What you should do: Return the whole listing exactly as it stands.

Available data:
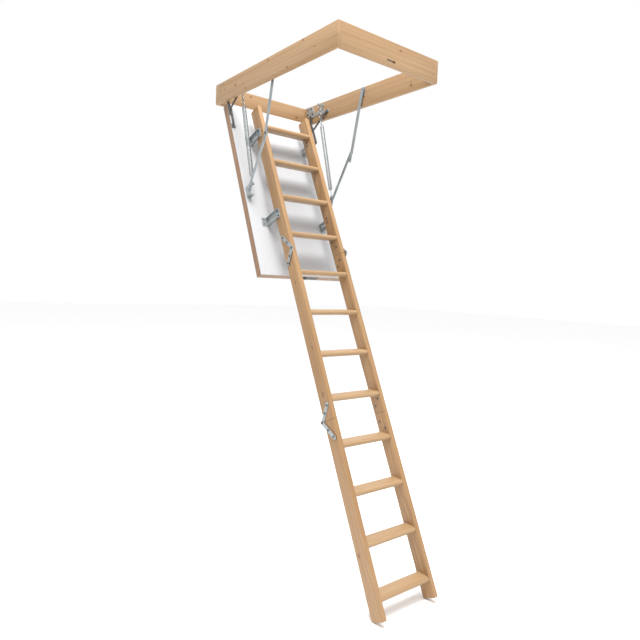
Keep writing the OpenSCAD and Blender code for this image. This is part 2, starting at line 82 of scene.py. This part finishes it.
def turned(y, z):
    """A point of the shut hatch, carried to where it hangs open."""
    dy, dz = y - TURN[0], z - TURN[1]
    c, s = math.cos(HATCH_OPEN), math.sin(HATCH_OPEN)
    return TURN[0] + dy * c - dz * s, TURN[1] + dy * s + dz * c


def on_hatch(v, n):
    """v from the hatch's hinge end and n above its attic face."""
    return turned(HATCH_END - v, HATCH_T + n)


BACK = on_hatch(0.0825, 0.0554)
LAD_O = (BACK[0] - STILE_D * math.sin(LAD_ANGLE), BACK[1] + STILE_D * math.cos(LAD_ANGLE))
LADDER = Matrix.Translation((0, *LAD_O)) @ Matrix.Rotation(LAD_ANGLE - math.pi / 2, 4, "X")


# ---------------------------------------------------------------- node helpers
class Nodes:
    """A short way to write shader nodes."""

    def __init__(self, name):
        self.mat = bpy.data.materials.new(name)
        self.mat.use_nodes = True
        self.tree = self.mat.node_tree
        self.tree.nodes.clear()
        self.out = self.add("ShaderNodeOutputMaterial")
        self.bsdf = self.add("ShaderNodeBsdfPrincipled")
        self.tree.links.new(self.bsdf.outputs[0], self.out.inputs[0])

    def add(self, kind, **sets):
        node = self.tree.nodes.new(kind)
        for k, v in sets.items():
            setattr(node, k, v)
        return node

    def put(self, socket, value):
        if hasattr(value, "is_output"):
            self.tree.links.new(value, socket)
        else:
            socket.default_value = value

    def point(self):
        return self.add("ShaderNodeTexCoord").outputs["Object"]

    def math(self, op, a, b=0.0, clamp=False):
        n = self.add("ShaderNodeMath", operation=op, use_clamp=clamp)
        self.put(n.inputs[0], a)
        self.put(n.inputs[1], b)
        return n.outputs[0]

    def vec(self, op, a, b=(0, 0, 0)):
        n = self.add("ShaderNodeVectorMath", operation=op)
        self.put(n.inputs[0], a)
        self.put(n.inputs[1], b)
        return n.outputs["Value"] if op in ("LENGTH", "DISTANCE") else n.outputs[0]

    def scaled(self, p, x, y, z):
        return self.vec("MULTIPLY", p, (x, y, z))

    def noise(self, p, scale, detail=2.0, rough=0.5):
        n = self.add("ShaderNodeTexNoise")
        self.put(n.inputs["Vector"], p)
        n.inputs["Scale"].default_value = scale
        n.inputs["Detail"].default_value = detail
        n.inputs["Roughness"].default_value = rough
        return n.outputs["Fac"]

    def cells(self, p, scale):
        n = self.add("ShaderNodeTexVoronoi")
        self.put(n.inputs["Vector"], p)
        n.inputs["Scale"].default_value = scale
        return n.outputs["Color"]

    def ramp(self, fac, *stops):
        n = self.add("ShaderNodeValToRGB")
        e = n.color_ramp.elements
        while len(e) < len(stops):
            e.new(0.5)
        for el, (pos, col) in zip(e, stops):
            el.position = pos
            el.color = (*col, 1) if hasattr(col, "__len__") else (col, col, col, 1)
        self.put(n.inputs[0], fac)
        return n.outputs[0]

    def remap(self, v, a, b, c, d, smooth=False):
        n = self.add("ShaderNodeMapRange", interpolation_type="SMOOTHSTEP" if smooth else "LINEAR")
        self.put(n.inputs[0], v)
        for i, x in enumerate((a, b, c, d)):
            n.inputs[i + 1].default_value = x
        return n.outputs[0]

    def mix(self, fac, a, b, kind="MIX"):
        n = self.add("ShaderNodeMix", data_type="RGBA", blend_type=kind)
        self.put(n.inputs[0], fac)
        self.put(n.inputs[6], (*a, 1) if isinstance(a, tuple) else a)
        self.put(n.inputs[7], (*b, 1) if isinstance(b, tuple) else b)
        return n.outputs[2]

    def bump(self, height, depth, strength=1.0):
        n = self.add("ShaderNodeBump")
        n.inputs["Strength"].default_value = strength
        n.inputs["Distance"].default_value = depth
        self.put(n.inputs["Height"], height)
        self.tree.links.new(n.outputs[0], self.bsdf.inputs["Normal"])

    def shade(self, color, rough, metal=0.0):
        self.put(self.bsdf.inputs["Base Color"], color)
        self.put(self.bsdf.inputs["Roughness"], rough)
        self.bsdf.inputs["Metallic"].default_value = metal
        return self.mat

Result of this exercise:
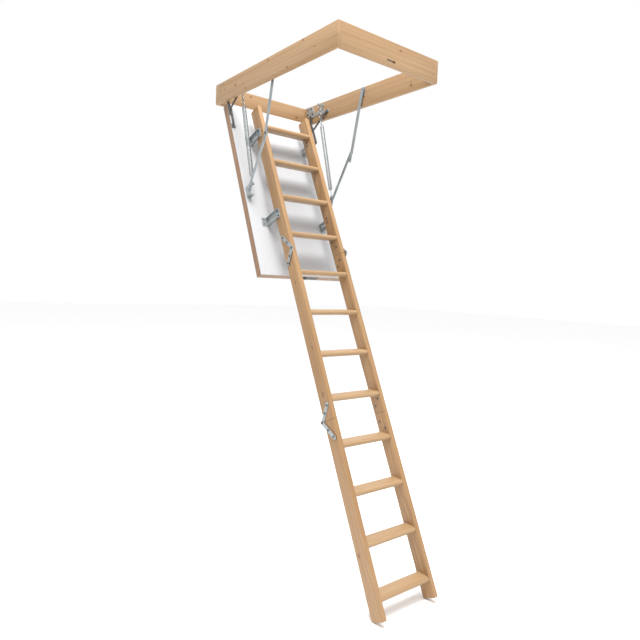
Keep writing the OpenSCAD and Blender code for this image. This is part 2, starting at line 82 of scene.py. This part finishes it.
def turned(y, z):
    """A point of the shut hatch, carried to where it hangs open."""
    dy, dz = y - TURN[0], z - TURN[1]
    c, s = math.cos(HATCH_OPEN), math.sin(HATCH_OPEN)
    return TURN[0] + dy * c - dz * s, TURN[1] + dy * s + dz * c


def on_hatch(v, n):
    """v from the hatch's hinge end and n above its attic face."""
    return turned(HATCH_END - v, HATCH_T + n)


BACK = on_hatch(0.0825, 0.0554)
LAD_O = (BACK[0] - STILE_D * math.sin(LAD_ANGLE), BACK[1] + STILE_D * math.cos(LAD_ANGLE))
LADDER = Matrix.Translation((0, *LAD_O)) @ Matrix.Rotation(LAD_ANGLE - math.pi / 2, 4, "X")


# ---------------------------------------------------------------- node helpers
class Nodes:
    """A short way to write shader nodes."""

    def __init__(self, name):
        self.mat = bpy.data.materials.new(name)
        self.mat.use_nodes = True
        self.tree = self.mat.node_tree
        self.tree.nodes.clear()
        self.out = self.add("ShaderNodeOutputMaterial")
        self.bsdf = self.add("ShaderNodeBsdfPrincipled")
        self.tree.links.new(self.bsdf.outputs[0], self.out.inputs[0])

    def add(self, kind, **sets):
        node = self.tree.nodes.new(kind)
        for k, v in sets.items():
            setattr(node, k, v)
        return node

    def put(self, socket, value):
        if hasattr(value, "is_output"):
            self.tree.links.new(value, socket)
        else:
            socket.default_value = value

    def point(self):
        return self.add("ShaderNodeTexCoord").outputs["Object"]

    def math(self, op, a, b=0.0, clamp=False):
        n = self.add("ShaderNodeMath", operation=op, use_clamp=clamp)
        self.put(n.inputs[0], a)
        self.put(n.inputs[1], b)
        return n.outputs[0]

    def vec(self, op, a, b=(0, 0, 0)):
        n = self.add("ShaderNodeVectorMath", operation=op)
        self.put(n.inputs[0], a)
        self.put(n.inputs[1], b)
        return n.outputs["Value"] if op in ("LENGTH", "DISTANCE") else n.outputs[0]

    def scaled(self, p, x, y, z):
        return self.vec("MULTIPLY", p, (x, y, z))

    def noise(self, p, scale, detail=2.0, rough=0.5):
        n = self.add("ShaderNodeTexNoise")
        self.put(n.inputs["Vector"], p)
        n.inputs["Scale"].default_value = scale
        n.inputs["Detail"].default_value = detail
        n.inputs["Roughness"].default_value = rough
        return n.outputs["Fac"]

    def cells(self, p, scale):
        n = self.add("ShaderNodeTexVoronoi")
        self.put(n.inputs["Vector"], p)
        n.inputs["Scale"].default_value = scale
        return n.outputs["Color"]

    def ramp(self, fac, *stops):
        n = self.add("ShaderNodeValToRGB")
        e = n.color_ramp.elements
        while len(e) < len(stops):
            e.new(0.5)
        for el, (pos, col) in zip(e, stops):
            el.position = pos
            el.color = (*col, 1) if hasattr(col, "__len__") else (col, col, col, 1)
        self.put(n.inputs[0], fac)
        return n.outputs[0]

    def remap(self, v, a, b, c, d, smooth=False):
        n = self.add("ShaderNodeMapRange", interpolation_type="SMOOTHSTEP" if smooth else "LINEAR")
        self.put(n.inputs[0], v)
        for i, x in enumerate((a, b, c, d)):
            n.inputs[i + 1].default_value = x
        return n.outputs[0]

    def mix(self, fac, a, b, kind="MIX"):
        n = self.add("ShaderNodeMix", data_type="RGBA", blend_type=kind)
        self.put(n.inputs[0], fac)
        self.put(n.inputs[6], (*a, 1) if isinstance(a, tuple) else a)
        self.put(n.inputs[7], (*b, 1) if isinstance(b, tuple) else b)
        return n.outputs[2]

    def bump(self, height, depth, strength=1.0):
        n = self.add("ShaderNodeBump")
        n.inputs["Strength"].default_value = strength
        n.inputs["Distance"].default_value = depth
        self.put(n.inputs["Height"], height)
        self.tree.links.new(n.outputs[0], self.bsdf.inputs["Normal"])

    def shade(self, color, rough, metal=0.0):
        self.put(self.bsdf.inputs["Base Color"], color)
        self.put(self.bsdf.inputs["Roughness"], rough)
        self.bsdf.inputs["Metallic"].default_value = metal
        return self.mat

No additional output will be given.